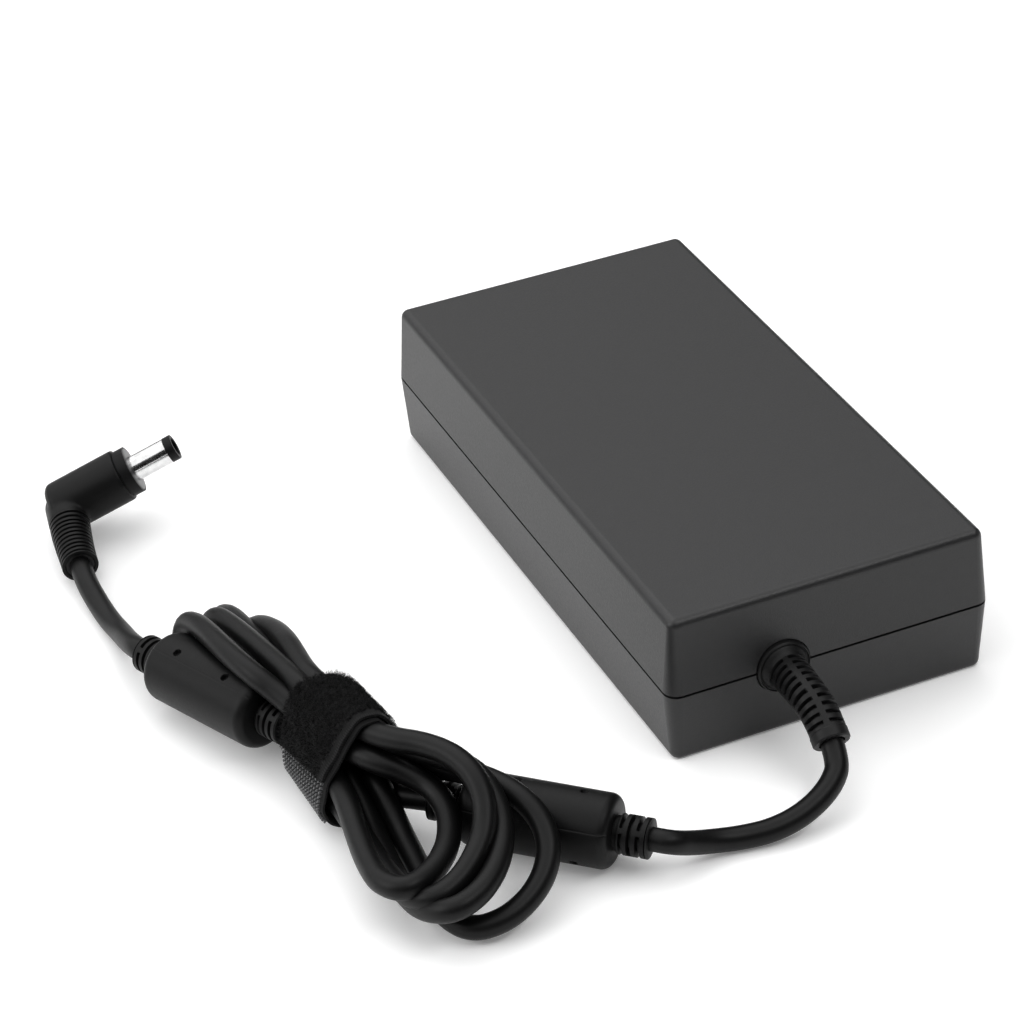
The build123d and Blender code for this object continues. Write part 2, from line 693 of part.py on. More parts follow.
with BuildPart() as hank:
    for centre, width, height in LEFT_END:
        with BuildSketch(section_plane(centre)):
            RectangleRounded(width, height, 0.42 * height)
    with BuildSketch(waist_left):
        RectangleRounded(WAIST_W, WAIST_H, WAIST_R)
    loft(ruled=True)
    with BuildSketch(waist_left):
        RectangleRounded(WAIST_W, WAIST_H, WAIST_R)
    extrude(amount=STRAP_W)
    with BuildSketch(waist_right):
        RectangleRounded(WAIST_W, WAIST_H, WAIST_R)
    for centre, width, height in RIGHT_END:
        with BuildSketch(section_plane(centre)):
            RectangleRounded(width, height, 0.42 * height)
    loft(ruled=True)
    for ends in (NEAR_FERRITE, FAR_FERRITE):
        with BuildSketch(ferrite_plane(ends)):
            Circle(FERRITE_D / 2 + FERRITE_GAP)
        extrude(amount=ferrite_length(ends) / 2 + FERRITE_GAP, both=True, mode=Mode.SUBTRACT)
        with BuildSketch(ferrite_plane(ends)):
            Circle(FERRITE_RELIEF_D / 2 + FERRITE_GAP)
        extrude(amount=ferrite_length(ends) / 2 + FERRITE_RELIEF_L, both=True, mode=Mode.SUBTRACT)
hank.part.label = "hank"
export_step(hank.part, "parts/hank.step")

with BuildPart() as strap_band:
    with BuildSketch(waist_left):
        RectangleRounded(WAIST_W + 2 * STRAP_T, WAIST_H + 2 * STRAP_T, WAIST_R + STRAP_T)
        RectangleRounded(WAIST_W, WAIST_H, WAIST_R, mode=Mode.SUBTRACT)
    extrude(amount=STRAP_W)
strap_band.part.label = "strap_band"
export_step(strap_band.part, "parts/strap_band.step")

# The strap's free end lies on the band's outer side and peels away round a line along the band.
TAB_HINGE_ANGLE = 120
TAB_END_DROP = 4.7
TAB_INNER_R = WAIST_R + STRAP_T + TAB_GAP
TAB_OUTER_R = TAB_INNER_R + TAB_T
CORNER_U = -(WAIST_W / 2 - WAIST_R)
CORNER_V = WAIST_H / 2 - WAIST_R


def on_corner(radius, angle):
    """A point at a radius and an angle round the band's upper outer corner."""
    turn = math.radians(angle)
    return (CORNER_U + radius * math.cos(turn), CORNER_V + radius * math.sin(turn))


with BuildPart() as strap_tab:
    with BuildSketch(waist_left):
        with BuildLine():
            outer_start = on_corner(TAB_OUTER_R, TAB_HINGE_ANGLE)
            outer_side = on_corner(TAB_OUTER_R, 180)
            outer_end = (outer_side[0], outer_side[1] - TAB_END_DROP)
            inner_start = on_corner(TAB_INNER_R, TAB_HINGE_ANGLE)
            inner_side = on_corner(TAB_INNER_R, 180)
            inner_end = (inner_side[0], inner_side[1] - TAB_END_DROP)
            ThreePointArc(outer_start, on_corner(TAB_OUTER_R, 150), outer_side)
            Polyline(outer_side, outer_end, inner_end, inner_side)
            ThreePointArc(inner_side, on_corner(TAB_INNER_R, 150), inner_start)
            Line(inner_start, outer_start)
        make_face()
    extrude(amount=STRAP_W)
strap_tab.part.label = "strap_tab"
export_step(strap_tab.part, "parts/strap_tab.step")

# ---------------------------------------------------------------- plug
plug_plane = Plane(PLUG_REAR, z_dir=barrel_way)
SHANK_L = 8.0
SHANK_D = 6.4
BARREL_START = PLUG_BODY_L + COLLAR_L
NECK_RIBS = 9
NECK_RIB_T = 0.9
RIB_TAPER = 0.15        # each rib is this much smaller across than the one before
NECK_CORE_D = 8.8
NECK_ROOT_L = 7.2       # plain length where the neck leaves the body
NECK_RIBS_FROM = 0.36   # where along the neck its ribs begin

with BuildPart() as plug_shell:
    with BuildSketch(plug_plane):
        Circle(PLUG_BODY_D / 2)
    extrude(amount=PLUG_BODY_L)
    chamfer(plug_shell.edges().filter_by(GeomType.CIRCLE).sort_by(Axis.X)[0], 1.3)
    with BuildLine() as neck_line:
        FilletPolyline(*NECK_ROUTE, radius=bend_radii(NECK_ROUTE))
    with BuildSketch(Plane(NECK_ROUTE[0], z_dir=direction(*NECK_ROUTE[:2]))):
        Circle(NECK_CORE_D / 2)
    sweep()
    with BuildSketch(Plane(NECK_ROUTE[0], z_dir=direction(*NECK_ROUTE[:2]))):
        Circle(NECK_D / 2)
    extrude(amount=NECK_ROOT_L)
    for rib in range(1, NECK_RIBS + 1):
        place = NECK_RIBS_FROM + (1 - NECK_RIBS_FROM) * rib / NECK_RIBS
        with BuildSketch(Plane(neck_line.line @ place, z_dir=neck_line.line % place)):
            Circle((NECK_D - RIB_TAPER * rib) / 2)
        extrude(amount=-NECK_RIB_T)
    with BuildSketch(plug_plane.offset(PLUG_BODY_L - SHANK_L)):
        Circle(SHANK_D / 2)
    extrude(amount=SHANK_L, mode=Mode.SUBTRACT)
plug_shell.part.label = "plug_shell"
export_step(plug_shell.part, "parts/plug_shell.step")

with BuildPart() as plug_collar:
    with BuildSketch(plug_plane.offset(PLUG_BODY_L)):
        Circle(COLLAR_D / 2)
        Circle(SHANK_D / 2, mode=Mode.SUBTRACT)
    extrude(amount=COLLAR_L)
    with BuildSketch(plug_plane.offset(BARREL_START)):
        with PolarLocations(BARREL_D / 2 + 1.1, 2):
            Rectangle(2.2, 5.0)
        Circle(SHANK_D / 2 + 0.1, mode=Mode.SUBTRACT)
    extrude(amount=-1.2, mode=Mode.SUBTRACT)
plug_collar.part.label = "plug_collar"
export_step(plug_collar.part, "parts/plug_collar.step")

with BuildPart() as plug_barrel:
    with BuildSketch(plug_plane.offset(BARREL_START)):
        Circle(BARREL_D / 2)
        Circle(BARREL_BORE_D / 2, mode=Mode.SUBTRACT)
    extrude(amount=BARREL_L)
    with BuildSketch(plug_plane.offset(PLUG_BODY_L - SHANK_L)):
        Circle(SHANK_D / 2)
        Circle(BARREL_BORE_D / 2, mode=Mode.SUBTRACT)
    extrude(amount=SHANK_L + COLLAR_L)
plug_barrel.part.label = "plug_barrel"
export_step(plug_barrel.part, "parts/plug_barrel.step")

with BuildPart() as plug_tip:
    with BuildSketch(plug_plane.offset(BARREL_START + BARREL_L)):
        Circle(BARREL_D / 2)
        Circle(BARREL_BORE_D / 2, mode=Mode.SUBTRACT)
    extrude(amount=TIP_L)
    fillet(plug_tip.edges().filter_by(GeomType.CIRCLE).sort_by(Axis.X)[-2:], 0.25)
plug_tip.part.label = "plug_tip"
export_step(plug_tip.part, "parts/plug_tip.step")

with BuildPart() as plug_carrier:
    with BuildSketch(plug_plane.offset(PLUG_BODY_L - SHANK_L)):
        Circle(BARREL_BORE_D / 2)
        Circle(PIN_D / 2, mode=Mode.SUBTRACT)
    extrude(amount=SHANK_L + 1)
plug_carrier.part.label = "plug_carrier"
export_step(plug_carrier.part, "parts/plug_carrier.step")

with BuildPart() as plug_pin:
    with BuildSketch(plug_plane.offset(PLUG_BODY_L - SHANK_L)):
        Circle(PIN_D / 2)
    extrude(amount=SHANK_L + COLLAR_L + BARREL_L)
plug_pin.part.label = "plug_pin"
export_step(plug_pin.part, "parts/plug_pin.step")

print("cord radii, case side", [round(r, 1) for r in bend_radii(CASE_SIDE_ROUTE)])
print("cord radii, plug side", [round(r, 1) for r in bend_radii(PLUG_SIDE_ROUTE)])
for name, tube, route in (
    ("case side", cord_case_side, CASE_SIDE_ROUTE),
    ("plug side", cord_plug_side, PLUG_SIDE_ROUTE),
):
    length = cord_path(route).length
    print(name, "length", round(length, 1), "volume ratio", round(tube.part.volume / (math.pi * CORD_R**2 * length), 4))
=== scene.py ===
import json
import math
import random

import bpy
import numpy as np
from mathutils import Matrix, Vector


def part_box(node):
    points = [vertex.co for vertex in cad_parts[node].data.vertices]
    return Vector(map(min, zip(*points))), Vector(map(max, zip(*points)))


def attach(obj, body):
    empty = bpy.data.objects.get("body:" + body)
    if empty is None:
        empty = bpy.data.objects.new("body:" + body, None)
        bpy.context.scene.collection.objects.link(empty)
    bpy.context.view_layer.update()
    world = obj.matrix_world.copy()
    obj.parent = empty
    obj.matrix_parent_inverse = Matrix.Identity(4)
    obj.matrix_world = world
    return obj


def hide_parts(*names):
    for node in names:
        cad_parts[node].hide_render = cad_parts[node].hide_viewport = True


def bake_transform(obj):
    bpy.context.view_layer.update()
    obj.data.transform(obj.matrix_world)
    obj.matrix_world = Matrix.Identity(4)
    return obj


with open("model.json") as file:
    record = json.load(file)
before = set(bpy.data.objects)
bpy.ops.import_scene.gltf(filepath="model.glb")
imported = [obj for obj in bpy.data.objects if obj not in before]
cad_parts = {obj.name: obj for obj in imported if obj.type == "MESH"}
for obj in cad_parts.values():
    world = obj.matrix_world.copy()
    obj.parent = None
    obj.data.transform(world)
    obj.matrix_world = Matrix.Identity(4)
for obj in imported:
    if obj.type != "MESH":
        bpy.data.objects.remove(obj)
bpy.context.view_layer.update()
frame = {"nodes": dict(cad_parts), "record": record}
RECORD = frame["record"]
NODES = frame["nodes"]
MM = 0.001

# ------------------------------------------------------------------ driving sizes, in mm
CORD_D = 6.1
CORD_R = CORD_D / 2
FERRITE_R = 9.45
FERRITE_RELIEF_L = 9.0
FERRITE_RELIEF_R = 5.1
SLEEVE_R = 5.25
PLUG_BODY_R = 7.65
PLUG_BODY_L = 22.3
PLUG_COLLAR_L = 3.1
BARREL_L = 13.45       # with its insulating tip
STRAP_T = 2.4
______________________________
### Set task
Pick out each line containing "empty" and report it.

### Result of the exercise
    empty = bpy.data.objects.get("body:" + body)
    if empty is None:
        empty = bpy.data.objects.new("body:" + body, None)
        bpy.context.scene.collection.objects.link(empty)
    obj.parent = empty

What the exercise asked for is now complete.